### WORK TO DO
Reproduce precisely the lines of the listing below, starting with the line that contains "obj.data.transform(world)" and stopping after the line that contains "is in millimetres"; include nothing else.

----- DATASET CONTENT

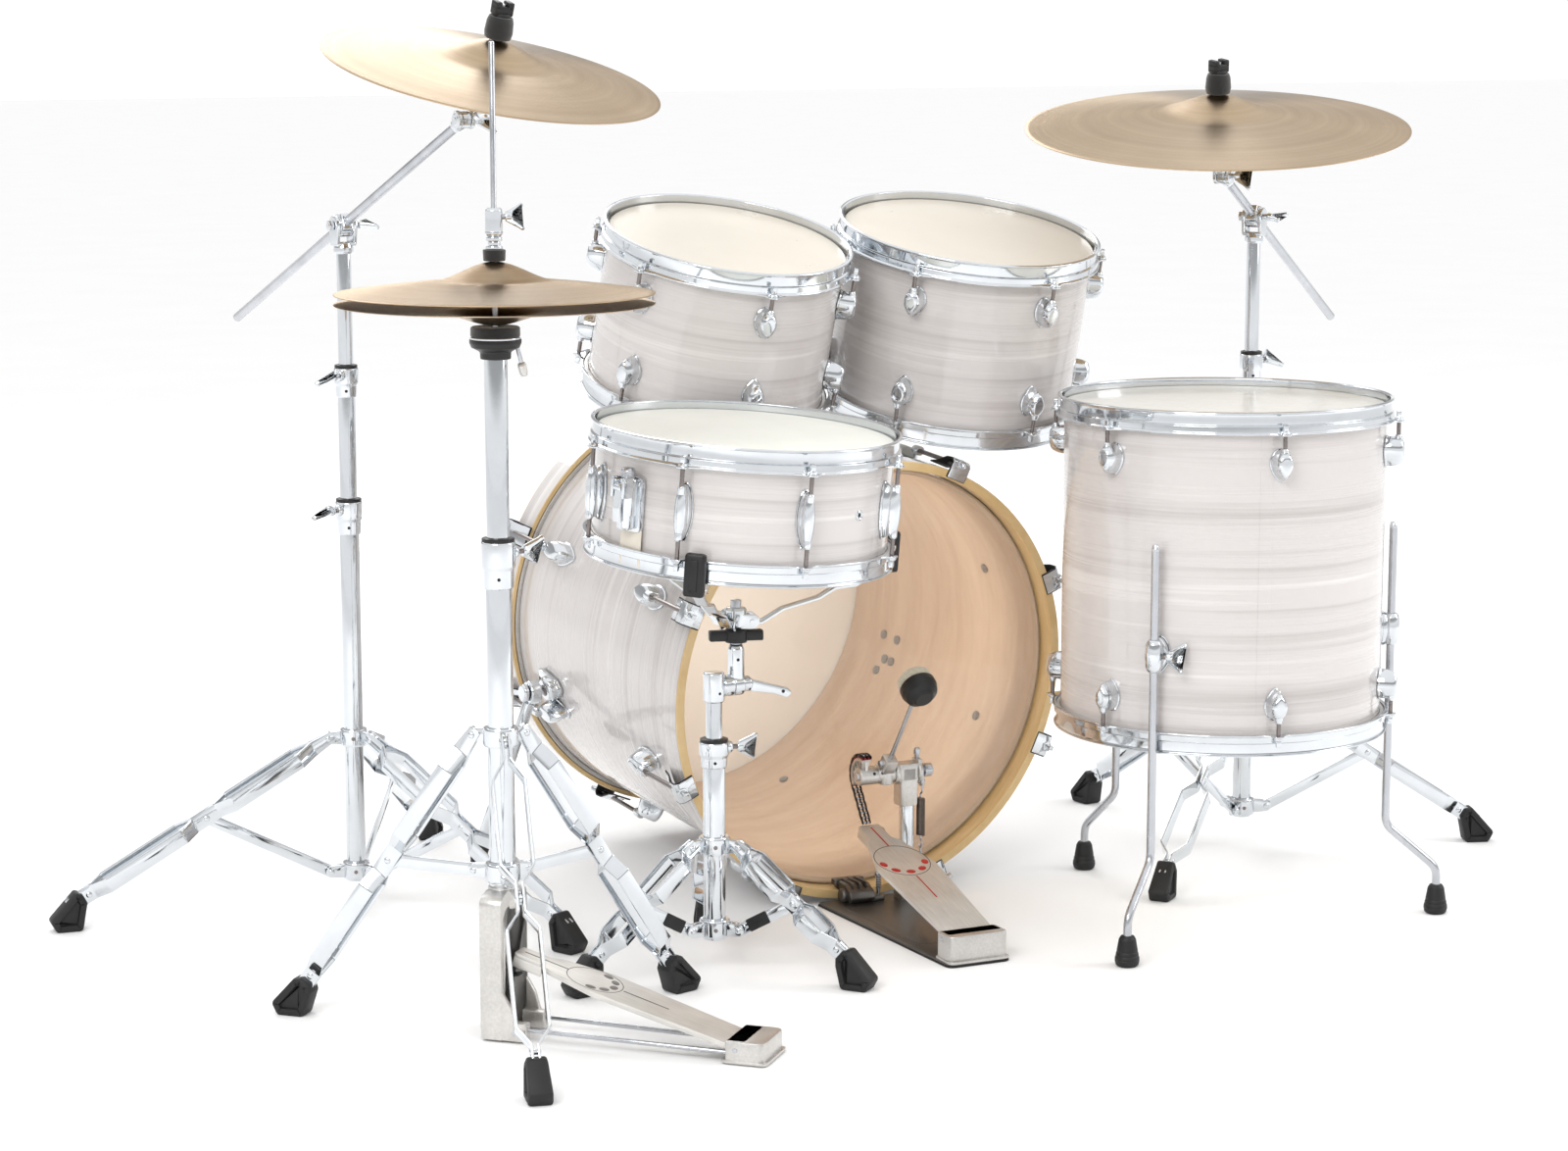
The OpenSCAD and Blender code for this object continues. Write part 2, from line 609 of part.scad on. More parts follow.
// Cymbal turned from its profile: edge at r, bow, bell and hole; z = 0 is the bell's foot
function bow(t, rise) = rise * (1 - t * t);
function cymbal_z(x, r, bell, rise, bell_h) = x > bell ? bow((x - bell) / (r - bell), rise) - rise
    : bell_h * sqrt(max(0, 1 - pow(x / bell, 2) * 0.999));
module cymbal(r, bell, bow_h, bell_h, hole) {
    xs = concat([for (i = [0 : 5]) hole + (bell - hole) * i / 6], [for (i = [0 : 9]) bell + (r - bell) * i / 9]);
    top = [for (x = xs) [x, cymbal_z(x, r, bell, bow_h, bell_h)]];
    rotate_extrude() polygon(concat(top,
        [for (i = [len(top) - 1 : -1 : 0]) top[i] - [0, cymbal_t]]));
}

module crash_cymbal() color(bronze) kit() tilted(crash_centre, crash_tilt, crash_heading)
    cymbal(crash_r, 55, 23, 17, post_r + 1);
module ride_cymbal() color(bronze) kit() tilted(ride_centre, ride_tilt, ride_heading)
    cymbal(ride_r, 62, 27, 18, post_r + 1);

// ---------- snare stand ----------
snare_tube_r = 13.5;
snare_upper_r = 10;
snare_low_top = 290;
snare_pivot = [snare_stand_pos[0] + 24, snare_stand_pos[1] + 2, 352];

module snare_tripod() color(chrome) kit() translate(snare_stand_pos)
    stand_base(snare_tube_r, snare_upper_r, snare_feet, snare_legs, snare_low_top, snare_low_top - 36, -20);

module snare_upper_tube() color(chrome) kit() {
    translate(snare_stand_pos) {
        pipe(snare_upper_r, snare_upper_r - 1.5, 110, 345);
        translate([0, 0, 338]) cylinder(h = 32, r = 13);
        translate([9, -2, 343]) cube([8.7, 8, 18]);
    }
    translate(snare_pivot + [-6, 0, 0]) rotate([0, 90, 0]) cylinder(h = 32, r = 4);
    translate(snare_pivot + [22, -4, -4]) cube([6, 8, 34]);
}

// Basket: tilting post, hub and three arms whose grips hold the lower hoop
grip_angles = [105, 225, 345];
arm_r = 5.5;
arm_path = [[6, 0, -90], [60, 0, -74], [150, 0, -44], [snare_r + 4, 0, -22]];
module snare_basket() color(chrome) {
    kit() difference() {
        union() {
            translate(snare_pivot + [1, 0, 0]) rotate([0, 90, 0]) cylinder(h = 14, r = 13);
            translate(snare_pivot + [8, 0, 6]) cylinder(h = 74, r = 7);
            translate(snare_pivot + [8, 0, 62]) cylinder(h = 12, r = 22);
            translate(snare_pivot + [8, 0, 84]) cylinder(h = 16, r = 14);
        }
        translate(snare_pivot + [-30, 0, 0]) rotate([0, 90, 0]) cylinder(h = 70, r = 4 + run);
    }
    in_snare() translate([0, 0, -snare_half]) for (a = grip_angles) spoke(a) {
        bar(arm_path[0], arm_path[1], arm_r);
        bar(arm_path[1], arm_path[2], arm_r);
        bar(arm_path[2], arm_path[3], arm_r);
        for (i = [1, 2]) translate(arm_path[i]) sphere(r = arm_r + 0.8);
        translate([snare_r - 8, -12, -24]) cube([24, 24, 24 - rim_up - gap]);
        translate([snare_r + flange_out + 0.6, -12.5, -25]) cube([12.4, 25, 52]);
    }
}

// ---------- hi-hat ----------
hat_low_top = 574;
hat_frame_top = 170;
hat_seat_z = 780;
hat_felt_z = 809;

module in_hat_pedal() kit() translate(hat_pos) spoke(hat_heel_dir) children();

module hihat_tripod() color(chrome) kit() translate(hat_pos) {
    difference() {
        union() {
            pipe(hat_tube_r, hat_upper_r + run, hat_frame_top + 1, hat_low_top);
            hub(hat_tube_r, hat_legs[1], hat_feet, false);
            hub(hat_tube_r, hat_legs[2], hat_feet, true);
            collar(hat_tube_r, hat_upper_r, hat_low_top - 58, hat_low_top, 0);
        }
        translate([0, 0, hat_frame_top]) cylinder(h = hat_low_top, r = hat_upper_r + run);
    }
    legs(hat_feet, hat_legs[0], hat_legs[1], hat_legs[2]);
}

// Pedal frame: two uprights, top bridge, two long rods and the heel block
upright_y = 36;
heel_x = 292;
module hihat_frame() color(alloy) in_hat_pedal() {
    difference() {
        union() {
            for (s = [-1, 1]) {
                translate([-14, s * upright_y - 3, 3]) cube([28, 6, 150]);
                translate([-14, s * (upright_y - 3) - 6, 3]) cube([54, 12, 22]);
            }
            translate([-14, -upright_y - 3, 146]) cube([28, 2 * upright_y + 6, 18]);
            translate([0, 0, 140]) cylinder(h = hat_frame_top - 140, r = 19);
        }
        translate([0, 0, 130]) cylinder(h = 60, r = 7);
    }
    for (s = [-1, 1]) bar([40.4, s * 28, 15], [heel_x - 12.4, s * 25, 11], 3.5);
    difference() {
        translate([heel_x - 12, -36, 1]) cube([46, 72, 26]);
        translate([heel_x - 20, -30.6, 6]) cube([32, 61.2, 40]);
    }
    translate([heel_x, 35, 17]) rotate([90, 0, 0]) cylinder(h = 70, r = 3);
}

// A footboard: tapered plate from its hinge at the origin to the toe at x = -length
module footboard(length, heel_half, wide_half, toe_half, t) difference() {
    union() {
        translate([0, 0, -t / 2]) linear_extrude(t) polygon([
            [0, -heel_half], [0, heel_half], [-0.62 * length, wide_half], [-0.8 * length, wide_half - 4],
            [-0.88 * length, toe_half], [-length, toe_half], [-length, -toe_half], [-0.88 * length, -toe_half],
            [-0.8 * length, -wide_half + 4], [-0.62 * length, -wide_half]]);
        rotate([90, 0, 0]) translate([0, 0, -heel_half]) cylinder(h = 2 * heel_half, r = 5.5);
    }
    rotate([90, 0, 0]) translate([0, 0, -60]) cylinder(h = 120, r = 3 + run);
}

hat_toe_z = 98;
module hihat_footboard() color(alloy) in_hat_pedal() translate([heel_x, 0, 17])
    rotate([0, atan2(hat_toe_z - 17, heel_x - 18), 0]) footboard(norm([heel_x - 18, hat_toe_z - 17]), 30, 37, 14, 5);

module hihat_upper_tube() color(chrome) kit() translate(hat_pos) {
    pipe(hat_upper_r, hat_upper_r - 1.5, 300, hat_seat_z);
    pipe(17, hat_rod_r + 1, hat_seat_z - 6, hat_seat_z + 4);
    pipe(24, hat_rod_r + 1, hat_seat_z + 4, hat_seat_z + 18);
    pipe(20, hat_rod_r + 1, hat_seat_z + 18, hat_felt_z);
}

hat_bow = 13;              // bottom cymbal
hat_bell = 11;
hat_top_bow = 18;
hat_top_bell = 17;
module hihat_bottom_cymbal() color(bronze) kit() translate([0, 0, hat_edge_z - hat_gap]) translate(hat_pos)
    mirror([0, 0, 1]) translate([0, 0, hat_bow]) cymbal(hat_r, 46, hat_bow, hat_bell, hat_rod_r + 1);

// Pull rod with the clutch above and below the top cymbal
module hihat_rod() color(chrome) kit() translate(hat_pos) {
    translate([0, 0, 128]) cylinder(h = 1122 - 128, r = hat_rod_r);
    translate([0, 0, 112]) cylinder(h = 20, r = 5.5);
    translate([0, 0, hat_edge_z + 18]) cylinder(h = 12, r = 9);
    translate([0, 0, hat_edge_z + 35.4]) cylinder(h = 13, r = 12.5);
    translate([0, 0, hat_edge_z + 48]) cylinder(h = 46, r = 8.5);
    translate([4, 0, hat_edge_z + 84]) wing_bolt(14);
}

module hihat_top_cymbal() color(bronze) kit() translate([0, 0, hat_edge_z]) translate(hat_pos)
    translate([0, 0, hat_top_bow]) cymbal(hat_r, 50, hat_top_bow, hat_top_bell, hat_rod_r + 1);

// ---------- bass pedal ----------
module in_kick() kit() translate(kick_pos) spoke(kick_dir) children();

module kick_frame() color([0.35, 0.35, 0.36]) in_kick() {
    linear_extrude(5) polygon([[1, -50], [kick_heel[0] + 22, -42], [kick_heel[0] + 22, 42],
        [80, 84], [1, 84]]);
    translate([-1, -20, 4]) cube([15, 40, 18]);
    translate([-18, -20, 18.6]) cube([32, 40, 9]);
    difference() {
        union() {
            translate([kick_axle[0] - 12, kick_post_v - 12, 5]) cube([24, 24, 30]);
            translate([kick_axle[0], kick_post_v, 5]) cylinder(h = kick_axle[2] - 20, r = 8);
            translate([kick_axle[0] - 12, kick_post_v - 15, kick_axle[2] - 26]) cube([24, 30, 42]);
        }
        translate([kick_axle[0], 160, kick_axle[2]]) rotate([90, 0, 0]) cylinder(h = 200, r = 6 + run);
    }
    difference() {
        translate([kick_heel[0] - 12, -41, 5]) cube([34, 82, 34]);
        translate([kick_heel[0] - 20, -34.6, 12]) cube([34, 69.2, 60]);
    }
    translate([kick_heel[0], 38, kick_heel[2]]) rotate([90, 0, 0]) cylinder(h = 76, r = 3);
}

kick_foot_len = norm([kick_heel[0] - kick_toe[0], kick_heel[2] - kick_toe[2]]);
module kick_footboard() color(alloy) in_kick() translate(kick_heel)
    rotate([0, atan2(kick_toe[2] - kick_heel[2], kick_heel[0] - kick_toe[0]), 0])
        footboard(kick_foot_len, 34, 42, 15, 5);

kick_cam_r = 22;
beater_at = [126, 0, 305];
module kick_beater() color(chrome) in_kick() {
    translate([kick_axle[0], -12, kick_axle[2]]) rotate([-90, 0, 0]) cylinder(h = kick_post_v + 39, r = 6);
    translate([kick_axle[0], 7, kick_axle[2]]) rotate([90, 0, 0]) cylinder(h = 14, r = kick_cam_r);
    translate([kick_axle[0], kick_beater_v + 9, kick_axle[2]]) rotate([90, 0, 0]) cylinder(h = 18, r = 14);
    bar([kick_axle[0], kick_beater_v, kick_axle[2]], beater_at + [0, kick_beater_v, 0], 3);
    translate(beater_at + [0, kick_beater_v, 0]) sphere(r = 24);
}

module kick_chain() color(black) in_kick() bar([15, 0, 152], [40, 0, 121], 3);

module kick_spring() color([0.42, 0.38, 0.36]) in_kick()
    translate([kick_axle[0], kick_post_v + 21, 70]) cylinder(h = 92, r = 5.5);

// ---------- rubber feet ----------
// Wedge boot on the end of a tripod leg, with the slot that the leg sits in
module boot(foot_r, hub_z) {
    slope = leg_slope(foot_r, hub_z);
    entry = [foot_r - foot_back, 0, foot_entry_z];
    t = [cos(slope), -sin(slope)];
    n = [sin(slope), cos(slope)];
    e = [entry[0], entry[2]];
    difference() {
        rotate([90, 0, 0]) translate([0, 0, -14.5]) linear_extrude(29) polygon([
            e + 13.5 * n, e - 13.5 * n, [e[0] + 2, 0], [e[0] + 34, 0], [e[0] + 42, 14]]);
        translate(entry) rotate([0, slope, 0]) translate([-40, -5.6, -strip_w / 2 - gap])
            cube([62, 11.2, strip_w + 2 * gap]);
    }
}

module boots(pos, angles, dims) translate(pos) for (a = angles) spoke(a) boot(dims[0], dims[1]);

module rubber_feet() color(black) kit() {
    boots(crash_pos, crash_feet, crash_legs);
    boots(ride_pos, ride_feet, ride_legs);
    boots(snare_stand_pos, snare_feet, snare_legs);
    boots(hat_pos, hat_feet, hat_legs);
}

bass_shell();
bass_hoops();
bass_heads();
bass_lugs();
bass_claws();
drum_leg_brackets();
tom_holder();
spur_left();
spur_right();
floor_tom_shell();
floor_tom_hoops();
floor_tom_heads();
floor_tom_lugs();
floor_leg_1();
floor_leg_2();
floor_leg_3();
tom_left_shell();
tom_left_hoops();
tom_left_heads();
tom_left_lugs();
tom_left_mount();
tom_right_shell();
tom_right_hoops();
tom_right_heads();
tom_right_lugs();
tom_right_mount();
snare_shell();
snare_hoops();
snare_heads();
snare_lugs();
snare_strainer();
snare_lever();
snare_tripod();
snare_upper_tube();
snare_basket();
hihat_tripod();
hihat_frame();
hihat_footboard();
hihat_upper_tube();
hihat_bottom_cymbal();
hihat_rod();
hihat_top_cymbal();
crash_tripod();
crash_mid_tube();
crash_upper_tube();
crash_boom();
crash_tilter();
crash_cymbal();
ride_tripod();
ride_mid_tube();
ride_upper_tube();
ride_boom();
ride_tilter();
ride_cymbal();
kick_frame();
kick_chain();
kick_spring();
kick_footboard();
kick_beater();
rubber_feet();
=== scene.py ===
import json
from math import acos, atan2, cos, degrees, hypot, pi, radians, sin, sqrt

import bpy
import numpy as np
from mathutils import Matrix, Vector


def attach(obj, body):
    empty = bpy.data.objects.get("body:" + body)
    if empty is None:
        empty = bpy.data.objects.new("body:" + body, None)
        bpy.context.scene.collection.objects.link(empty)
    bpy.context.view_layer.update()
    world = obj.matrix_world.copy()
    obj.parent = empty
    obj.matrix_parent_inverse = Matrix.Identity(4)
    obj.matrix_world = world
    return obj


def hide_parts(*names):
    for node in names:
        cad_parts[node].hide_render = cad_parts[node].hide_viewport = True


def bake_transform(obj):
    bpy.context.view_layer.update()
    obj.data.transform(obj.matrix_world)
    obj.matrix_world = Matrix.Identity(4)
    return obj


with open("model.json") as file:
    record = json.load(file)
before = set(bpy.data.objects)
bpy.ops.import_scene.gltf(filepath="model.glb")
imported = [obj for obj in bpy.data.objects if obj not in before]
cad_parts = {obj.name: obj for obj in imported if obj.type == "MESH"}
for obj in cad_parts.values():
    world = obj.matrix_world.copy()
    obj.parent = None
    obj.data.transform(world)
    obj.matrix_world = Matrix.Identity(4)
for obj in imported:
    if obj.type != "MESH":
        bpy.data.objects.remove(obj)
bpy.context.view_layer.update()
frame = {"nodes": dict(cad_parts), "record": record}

MM = 0.001                         # every size below is in millimetres

# ---------------------------------------------------------------- shapes


class Shape:
    """Points in millimetres, faces, and each face's material number."""

    def __init__(self, points, faces, paint=0):
        self.points = np.asarray(points, float).reshape(-1, 3)
        self.faces = [tuple(f) for f in faces]
        self.paints = [paint] * len(self.faces)

    def moved(self, matrix):
        m = np.array(matrix)
        points = self.points @ m[:3, :3].T + m[:3, 3]
        flip = np.linalg.det(m[:3, :3]) < 0
        out = Shape(points, [f[::-1] for f in self.faces] if flip else self.faces)
        out.paints = list(self.paints)
        return out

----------

### EXERCISE RESULT
    obj.data.transform(world)
    obj.matrix_world = Matrix.Identity(4)
for obj in imported:
    if obj.type != "MESH":
        bpy.data.objects.remove(obj)
bpy.context.view_layer.update()
frame = {"nodes": dict(cad_parts), "record": record}

MM = 0.001                         # every size below is in millimetres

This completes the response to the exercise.